Of the nearly 520 people who responded to LBMC’s survey — more than half of them from organizations with more than $15 million in revenue and at least 50 employees — a shade under 70 percent said growing sales is a top business goal for the year. That answer beat out No. 2, improving financial performance, by 15 points.
Not far below the surface, though, is the ongoing battle for personnel talent. A year ago, unemployment in the Nashville MSA was 2.5 percent and, while it finished 2020 at 5.2 percent, many types of positions less affected by the pandemic remain in very high demand, LBMC Accounting and Assurance Practice Leader John Mark McDougal told the Post. Growth investments this year are likely to be more focused on people than on equipment and software systems, he said, especially at fast-growing firms.
“Companies are going to squeeze their existing infrastructure as much as they can,” he said. “No one wants to fight five battles at the same time.”
More than 31 percent of LBMC’s respondents said they actually added positions in 2020, which speaks both to a measure of optimism about mid- and long-term prospects and to the idea that COVID has only marginally affected a number of companies.
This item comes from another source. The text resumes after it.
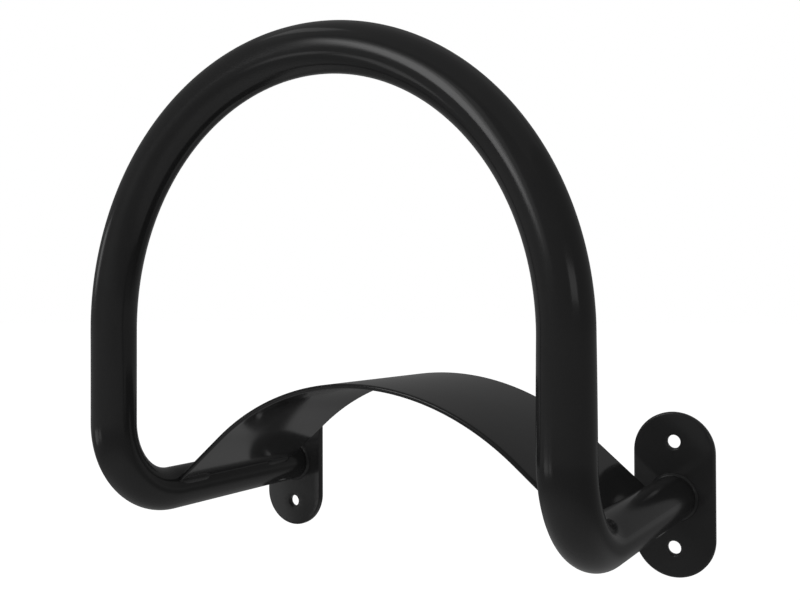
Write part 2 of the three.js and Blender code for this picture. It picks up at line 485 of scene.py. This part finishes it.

Fully half plan to hire more this year, with more than seven out of 10 high-growth businesses looking to do so.
Still, there are also notes of (continued) caution in the LBMC report:
• More than 42 percent of respondents expect the election of President Joe Biden will have a negative impact on the business environment, specifically in terms of taxes and regulations.
• While executives are still more upbeat about the regional economy than the U.S. or world situations, optimism about the region fell substantially more than that about the country as a whole. McDougal said that likely reflects Tennessee’s predominantly Republican attitudes about the election.
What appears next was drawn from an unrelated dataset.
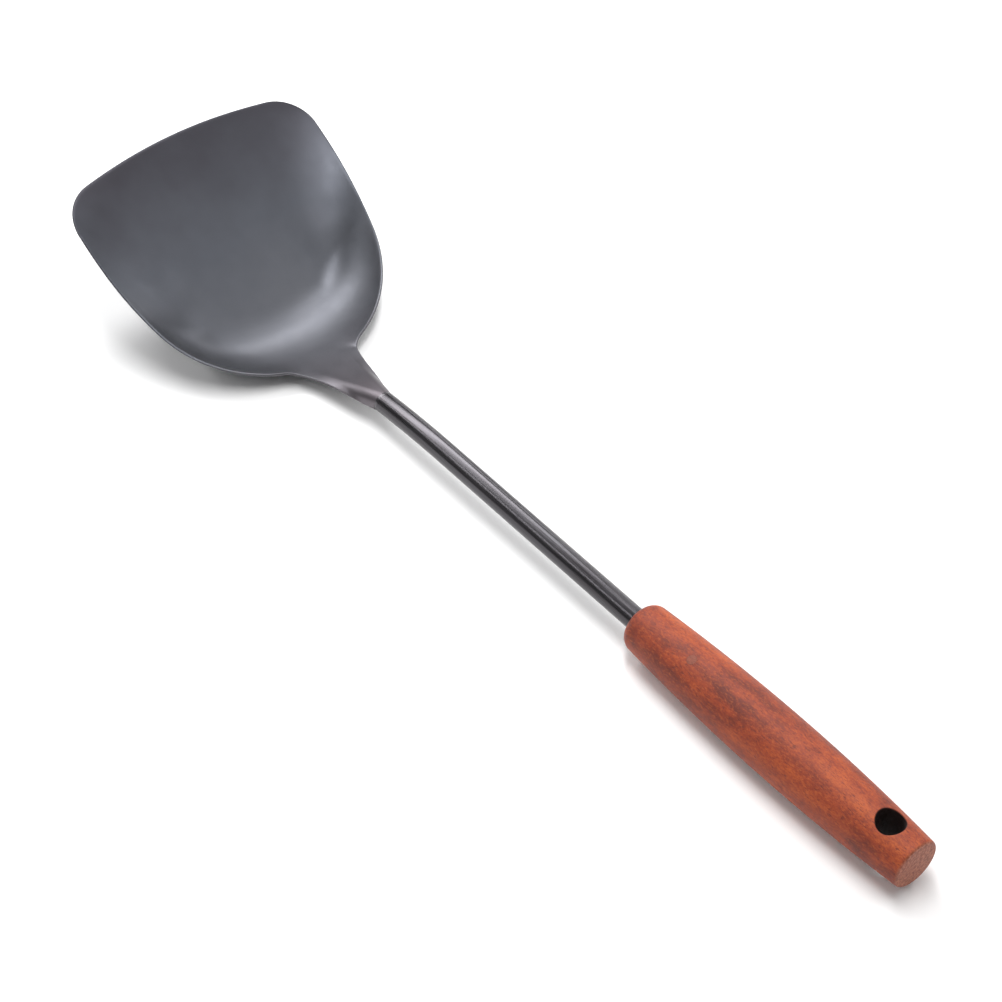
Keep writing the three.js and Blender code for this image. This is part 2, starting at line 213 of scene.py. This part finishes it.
def sheet_middle(row, across):
    """Points midway through the sheet, for rows from the neck's end (0) to the front edge (1)."""
    side = np.sign(across)
    across = abs(across)
    edge_back, edge_out = along(side_outline, 1 - row)
    bow = np.maximum((row - front_share) / (1 - front_share), 0) ** bow_easing
    front_back, front_out = along(front_outline, across)
    back = edge_back + bow * (front_back - corner_back)
    out = edge_out * (across + bow * (front_out / corner_out - across))
    fold_share = np.clip((back - fold_back) / fold_length, 0, 1)
    flat = fold_width / 2 * (1 - fold_share) ** fold_taper
    flank = np.where(fold_share > 0, np.maximum(out - flat, 0), 0)
    angle = fold_angle * fold_share**fold_easing
    bend = np.minimum(flank / sheet_mid_radius, angle)
    straight = flank - bend * sheet_mid_radius
    sideways = sheet_mid_radius * np.sin(bend) + straight * np.cos(angle)
    down = sheet_mid_radius * (1 - np.cos(bend)) + straight * np.sin(angle)
    rise = pressed_height(back + rim_rounding, 0) - pressed_height(back - rim_rounding, 0)
    slope = np.arctan2(rise, 2 * rim_rounding)
    height = pressed_height(back, out - flank * fold_share)
    height += lift_at(back.ravel(), out.ravel()).reshape(back.shape)
    point = front_middle + forward * (-back - down * np.sin(slope))[..., None]
    point += upward * (height - down * np.cos(slope))[..., None]
    point[..., 1] = side * (out - flank + sideways)
    return point


def in_place(points):
    """From millimetres along the handle's axis to metres in the tool's own frame."""
    return np.asarray(points) * mm + np.array([butt_x, 0, axis_z])


crease_angle = radians(40)
welded_crease_angle = radians(50)


def made(name, corners, faces, finish):
    """A piece as an object, with smooth faces and its edges crisp where they turn sharply."""
    mesh = bpy.data.meshes.new(name)
    mesh.from_pydata([tuple(corner) for corner in in_place(corners)], [], faces)
    mesh.validate()
    mesh.shade_smooth()
    mesh.set_sharp_from_angle(angle=crease_angle)
    mesh.materials.append(finish)
    piece = bpy.data.objects.new(name, mesh)
    bpy.context.scene.collection.objects.link(piece)
    return piece


def rings_joined(rings, count, closed):
    """Faces between rings of corners that follow each other, with the same count of corners in each."""
    last = count if closed else count - 1
    faces = []
    for start in range(0, rings * count, count):
        for i in range(last):
            beside = (i + 1) % count
            faces.append((start + i, start + beside, start + count + beside, start + count + i))
    return faces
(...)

• The environment for mergers and acquisitions remains positive but fewer than 15 percent of businesses are considering doing a deal this year. McDougal said players on both sides of strategic and tuck-in transactions have reasons to pull back for a bit: Buyers want to be sure the businesses they’re eyeing can perform as they thought they did prior to COVID and sellers want more time to have the recovery increase their value.
More broadly, McDougal said a broader sense of cautious optimism is now becoming the norm. Leaders are more informed than ever about the risk factors they face and the things that could go wrong. Plans are still being hatched but backup plans are becoming ever more important.
“The volatility in operating a business is at an all-time high,” McDougal said. “The comfort levels aren’t high.”